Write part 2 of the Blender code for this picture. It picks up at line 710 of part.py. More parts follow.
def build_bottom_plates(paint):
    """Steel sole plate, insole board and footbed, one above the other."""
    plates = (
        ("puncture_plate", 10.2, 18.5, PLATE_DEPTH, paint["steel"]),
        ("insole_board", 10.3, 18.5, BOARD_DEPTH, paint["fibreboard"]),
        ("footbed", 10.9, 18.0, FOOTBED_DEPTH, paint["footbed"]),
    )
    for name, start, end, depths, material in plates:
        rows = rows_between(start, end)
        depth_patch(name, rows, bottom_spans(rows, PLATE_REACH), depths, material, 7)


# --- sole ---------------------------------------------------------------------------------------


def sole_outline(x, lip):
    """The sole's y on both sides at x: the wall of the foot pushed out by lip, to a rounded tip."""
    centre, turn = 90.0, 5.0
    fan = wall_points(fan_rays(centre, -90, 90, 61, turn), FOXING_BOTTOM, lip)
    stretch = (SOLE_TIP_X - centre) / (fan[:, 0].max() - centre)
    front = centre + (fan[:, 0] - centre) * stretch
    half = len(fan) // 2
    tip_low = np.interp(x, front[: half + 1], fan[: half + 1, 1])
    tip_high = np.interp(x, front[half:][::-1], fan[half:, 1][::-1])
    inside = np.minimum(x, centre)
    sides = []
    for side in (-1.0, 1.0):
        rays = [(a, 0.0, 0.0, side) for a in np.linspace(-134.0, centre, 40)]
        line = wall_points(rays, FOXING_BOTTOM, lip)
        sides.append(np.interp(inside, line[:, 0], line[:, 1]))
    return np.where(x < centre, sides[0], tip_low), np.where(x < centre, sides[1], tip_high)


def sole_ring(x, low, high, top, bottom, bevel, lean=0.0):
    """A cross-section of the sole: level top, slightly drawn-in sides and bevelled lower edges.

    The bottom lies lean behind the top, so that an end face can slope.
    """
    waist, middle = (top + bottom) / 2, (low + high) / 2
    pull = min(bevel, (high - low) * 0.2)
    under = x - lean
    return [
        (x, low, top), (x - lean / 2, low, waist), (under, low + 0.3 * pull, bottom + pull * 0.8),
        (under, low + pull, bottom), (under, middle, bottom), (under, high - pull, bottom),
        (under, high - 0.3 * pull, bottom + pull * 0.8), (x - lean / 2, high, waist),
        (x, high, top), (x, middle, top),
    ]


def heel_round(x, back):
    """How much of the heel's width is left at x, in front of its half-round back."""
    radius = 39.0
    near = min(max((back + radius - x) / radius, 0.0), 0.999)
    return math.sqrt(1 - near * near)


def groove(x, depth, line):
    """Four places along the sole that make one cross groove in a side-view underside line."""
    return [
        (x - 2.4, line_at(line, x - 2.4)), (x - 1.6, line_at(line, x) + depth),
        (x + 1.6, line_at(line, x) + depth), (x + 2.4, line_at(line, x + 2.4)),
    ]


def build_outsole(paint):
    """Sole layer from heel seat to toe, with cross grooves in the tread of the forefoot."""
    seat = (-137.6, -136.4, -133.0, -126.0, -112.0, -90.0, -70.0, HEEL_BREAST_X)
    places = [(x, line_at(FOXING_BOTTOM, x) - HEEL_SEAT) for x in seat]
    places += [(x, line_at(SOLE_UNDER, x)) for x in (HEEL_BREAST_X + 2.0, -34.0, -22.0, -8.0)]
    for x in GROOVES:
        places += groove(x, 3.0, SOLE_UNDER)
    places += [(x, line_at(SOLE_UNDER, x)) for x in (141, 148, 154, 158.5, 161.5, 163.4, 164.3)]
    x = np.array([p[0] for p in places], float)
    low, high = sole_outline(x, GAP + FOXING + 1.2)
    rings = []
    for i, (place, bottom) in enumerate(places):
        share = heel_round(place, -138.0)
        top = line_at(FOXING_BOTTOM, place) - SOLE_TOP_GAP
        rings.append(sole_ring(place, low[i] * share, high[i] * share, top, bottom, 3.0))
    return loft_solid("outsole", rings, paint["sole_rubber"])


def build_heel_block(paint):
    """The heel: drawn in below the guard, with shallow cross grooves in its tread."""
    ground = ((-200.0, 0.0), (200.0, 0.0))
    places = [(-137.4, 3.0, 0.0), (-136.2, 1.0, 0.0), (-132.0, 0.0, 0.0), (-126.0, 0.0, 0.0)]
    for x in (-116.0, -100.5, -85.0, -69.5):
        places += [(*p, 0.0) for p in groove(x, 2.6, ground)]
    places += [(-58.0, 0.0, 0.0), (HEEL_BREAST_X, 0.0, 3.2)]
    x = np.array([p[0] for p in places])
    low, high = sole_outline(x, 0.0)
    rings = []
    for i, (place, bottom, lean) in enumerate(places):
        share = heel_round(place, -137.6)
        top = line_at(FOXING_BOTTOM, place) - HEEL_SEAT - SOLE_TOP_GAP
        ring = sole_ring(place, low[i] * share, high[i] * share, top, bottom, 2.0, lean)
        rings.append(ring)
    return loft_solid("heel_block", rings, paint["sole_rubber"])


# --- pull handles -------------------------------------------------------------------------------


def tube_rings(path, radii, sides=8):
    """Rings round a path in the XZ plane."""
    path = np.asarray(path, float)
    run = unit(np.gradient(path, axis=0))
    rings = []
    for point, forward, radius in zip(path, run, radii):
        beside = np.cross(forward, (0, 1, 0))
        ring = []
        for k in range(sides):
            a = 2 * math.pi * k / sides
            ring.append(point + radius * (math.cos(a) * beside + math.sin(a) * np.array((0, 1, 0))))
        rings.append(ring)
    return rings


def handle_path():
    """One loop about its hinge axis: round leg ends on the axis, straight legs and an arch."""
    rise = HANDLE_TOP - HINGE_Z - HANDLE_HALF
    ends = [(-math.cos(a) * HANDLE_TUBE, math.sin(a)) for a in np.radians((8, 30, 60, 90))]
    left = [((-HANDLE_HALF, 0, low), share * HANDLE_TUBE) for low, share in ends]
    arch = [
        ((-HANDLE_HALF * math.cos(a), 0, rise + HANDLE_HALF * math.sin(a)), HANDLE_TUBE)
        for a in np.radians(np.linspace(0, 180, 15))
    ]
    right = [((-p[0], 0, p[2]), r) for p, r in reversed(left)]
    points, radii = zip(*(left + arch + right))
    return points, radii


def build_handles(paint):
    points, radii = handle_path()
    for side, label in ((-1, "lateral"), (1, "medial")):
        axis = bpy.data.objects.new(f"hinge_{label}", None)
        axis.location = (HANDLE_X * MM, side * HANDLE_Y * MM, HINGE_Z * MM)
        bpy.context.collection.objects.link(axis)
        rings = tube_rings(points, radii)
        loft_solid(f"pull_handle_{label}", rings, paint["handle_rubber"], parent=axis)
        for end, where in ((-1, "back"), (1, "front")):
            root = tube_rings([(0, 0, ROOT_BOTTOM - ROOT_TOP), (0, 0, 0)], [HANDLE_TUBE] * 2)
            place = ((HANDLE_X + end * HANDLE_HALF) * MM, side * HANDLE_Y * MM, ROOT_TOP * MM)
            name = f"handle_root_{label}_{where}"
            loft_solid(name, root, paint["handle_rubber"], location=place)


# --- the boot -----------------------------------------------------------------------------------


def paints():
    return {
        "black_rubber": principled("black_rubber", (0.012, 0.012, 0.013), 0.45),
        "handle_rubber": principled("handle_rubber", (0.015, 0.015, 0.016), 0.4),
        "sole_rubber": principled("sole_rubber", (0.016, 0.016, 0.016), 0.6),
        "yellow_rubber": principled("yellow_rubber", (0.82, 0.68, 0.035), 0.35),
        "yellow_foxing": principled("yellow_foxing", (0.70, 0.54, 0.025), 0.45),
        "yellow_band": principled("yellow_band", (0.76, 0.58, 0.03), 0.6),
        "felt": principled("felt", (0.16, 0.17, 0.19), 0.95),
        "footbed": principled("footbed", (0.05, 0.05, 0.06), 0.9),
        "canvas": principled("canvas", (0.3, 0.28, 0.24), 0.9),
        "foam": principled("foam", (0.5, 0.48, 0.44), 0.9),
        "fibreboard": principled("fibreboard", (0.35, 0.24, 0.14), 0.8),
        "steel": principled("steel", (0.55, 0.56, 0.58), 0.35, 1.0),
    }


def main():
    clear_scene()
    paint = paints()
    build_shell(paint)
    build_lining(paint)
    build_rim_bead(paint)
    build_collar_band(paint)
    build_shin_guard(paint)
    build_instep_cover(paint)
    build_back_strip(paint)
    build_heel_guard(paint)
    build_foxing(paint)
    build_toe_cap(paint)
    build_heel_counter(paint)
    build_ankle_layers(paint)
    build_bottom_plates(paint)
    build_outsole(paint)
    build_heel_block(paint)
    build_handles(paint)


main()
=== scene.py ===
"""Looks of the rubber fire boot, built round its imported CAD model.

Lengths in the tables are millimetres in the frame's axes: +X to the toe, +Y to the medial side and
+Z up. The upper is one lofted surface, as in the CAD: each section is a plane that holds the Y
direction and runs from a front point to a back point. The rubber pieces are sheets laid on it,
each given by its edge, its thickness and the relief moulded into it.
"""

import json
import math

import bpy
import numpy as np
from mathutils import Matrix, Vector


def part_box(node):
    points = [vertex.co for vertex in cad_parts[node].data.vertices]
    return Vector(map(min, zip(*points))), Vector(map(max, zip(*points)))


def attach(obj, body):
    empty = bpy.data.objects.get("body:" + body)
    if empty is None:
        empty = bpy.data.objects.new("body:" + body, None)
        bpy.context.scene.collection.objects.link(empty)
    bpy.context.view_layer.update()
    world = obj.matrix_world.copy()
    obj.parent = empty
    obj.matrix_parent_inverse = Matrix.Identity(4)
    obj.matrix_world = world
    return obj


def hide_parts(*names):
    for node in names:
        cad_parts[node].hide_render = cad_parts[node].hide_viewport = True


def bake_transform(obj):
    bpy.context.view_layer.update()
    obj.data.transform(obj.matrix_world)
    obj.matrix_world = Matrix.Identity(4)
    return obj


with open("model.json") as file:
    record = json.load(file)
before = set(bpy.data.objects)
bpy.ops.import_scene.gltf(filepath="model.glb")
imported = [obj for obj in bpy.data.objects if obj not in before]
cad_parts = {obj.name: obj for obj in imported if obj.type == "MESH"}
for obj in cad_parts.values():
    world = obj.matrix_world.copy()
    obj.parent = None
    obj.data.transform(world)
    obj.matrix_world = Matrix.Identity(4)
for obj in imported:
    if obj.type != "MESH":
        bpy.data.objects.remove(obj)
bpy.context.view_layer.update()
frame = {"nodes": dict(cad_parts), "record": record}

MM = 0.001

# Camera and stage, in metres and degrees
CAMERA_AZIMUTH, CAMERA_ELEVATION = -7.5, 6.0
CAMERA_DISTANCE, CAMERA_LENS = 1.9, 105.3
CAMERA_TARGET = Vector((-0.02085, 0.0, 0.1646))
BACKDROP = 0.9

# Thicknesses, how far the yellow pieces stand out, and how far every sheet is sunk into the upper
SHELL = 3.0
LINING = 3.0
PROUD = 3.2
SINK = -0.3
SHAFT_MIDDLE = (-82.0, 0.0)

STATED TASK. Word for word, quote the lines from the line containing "bpy.context.scene.collection.objects.link(empty)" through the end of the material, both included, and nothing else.

WRITTEN RESPONSE.
        bpy.context.scene.collection.objects.link(empty)
    bpy.context.view_layer.update()
    world = obj.matrix_world.copy()
    obj.parent = empty
    obj.matrix_parent_inverse = Matrix.Identity(4)
    obj.matrix_world = world
    return obj


def hide_parts(*names):
    for node in names:
        cad_parts[node].hide_render = cad_parts[node].hide_viewport = True


def bake_transform(obj):
    bpy.context.view_layer.update()
    obj.data.transform(obj.matrix_world)
    obj.matrix_world = Matrix.Identity(4)
    return obj


with open("model.json") as file:
    record = json.load(file)
before = set(bpy.data.objects)
bpy.ops.import_scene.gltf(filepath="model.glb")
imported = [obj for obj in bpy.data.objects if obj not in before]
cad_parts = {obj.name: obj for obj in imported if obj.type == "MESH"}
for obj in cad_parts.values():
    world = obj.matrix_world.copy()
    obj.parent = None
    obj.data.transform(world)
    obj.matrix_world = Matrix.Identity(4)
for obj in imported:
    if obj.type != "MESH":
        bpy.data.objects.remove(obj)
bpy.context.view_layer.update()
frame = {"nodes": dict(cad_parts), "record": record}

MM = 0.001

# Camera and stage, in metres and degrees
CAMERA_AZIMUTH, CAMERA_ELEVATION = -7.5, 6.0
CAMERA_DISTANCE, CAMERA_LENS = 1.9, 105.3
CAMERA_TARGET = Vector((-0.02085, 0.0, 0.1646))
BACKDROP = 0.9

# Thicknesses, how far the yellow pieces stand out, and how far every sheet is sunk into the upper
SHELL = 3.0
LINING = 3.0
PROUD = 3.2
SINK = -0.3
SHAFT_MIDDLE = (-82.0, 0.0)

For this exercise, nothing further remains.